Opposition to new sovereign states led to the idea of regional councils. Part of the push here came from the Labor Party which had adopted a unification policy with the National Government delegating powers to regional governments. Part, too, came from state governments looking to head off new state agitation.
The 1924 NSW Cohen Royal Commission into new states concluded that the country had been disadvantaged in the past, but that was no longer true. Remaining country grievances and development needs were best met by the creation of regional councils within NSW.

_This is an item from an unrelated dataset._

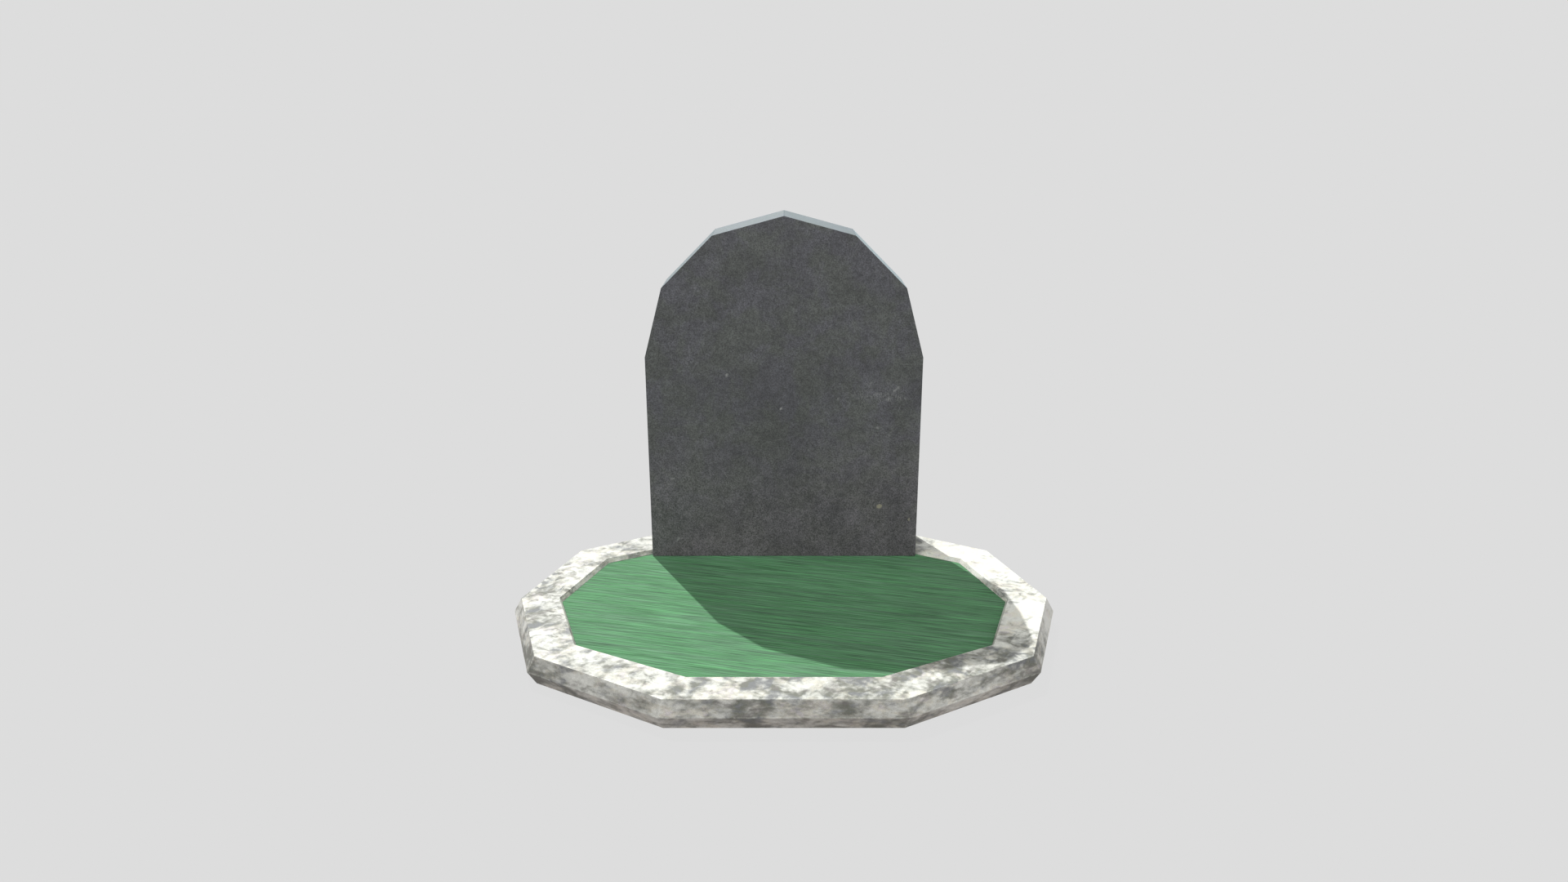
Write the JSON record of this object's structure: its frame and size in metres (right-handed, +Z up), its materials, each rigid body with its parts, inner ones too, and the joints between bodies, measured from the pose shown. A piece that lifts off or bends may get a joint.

By the late 1940s, it was clear that neither regional councils nor existing general decentralisation policies were likely to have any real impact. On one side this led to a resurgence of new state agitation, on the other to the development of the idea of selective decentralisation, concentration of resources to build specific regional centres.
New state agitation largely collapsed after the narrow defeat of the 1967 New England New State Plebiscite, while the idea of selective decentralisation was apparently discredited by the failures of the Whitlam Government. In their place came a patchwork and varying quilt of policies whose existence and longevity depended on the political circumstances of the time.
Those policies did not work, nor could they work because they suffered from fundamental weaknesses. They:
- ignored history and experience
- were often ideologically rather than practically based.
- rarely survived for long enough too have any meaningful impact
- lacked any meaningful integration
- could not overcome existing power structures.
I have no faith that anything has changed.
In asking the question about history, I knew that neither the Q&A team nor indeed the panel knew enough to respond to the question. I may have been able to phrase it better, to make it more relevant, if I had had time. I did not.
I am not necessarily a great supporter of Spanish philosopher, essayist, poet, and novelist George Santayana's comment that "Those who cannot remember the past are condemned to repeat it". In this case, I think that it's relevant.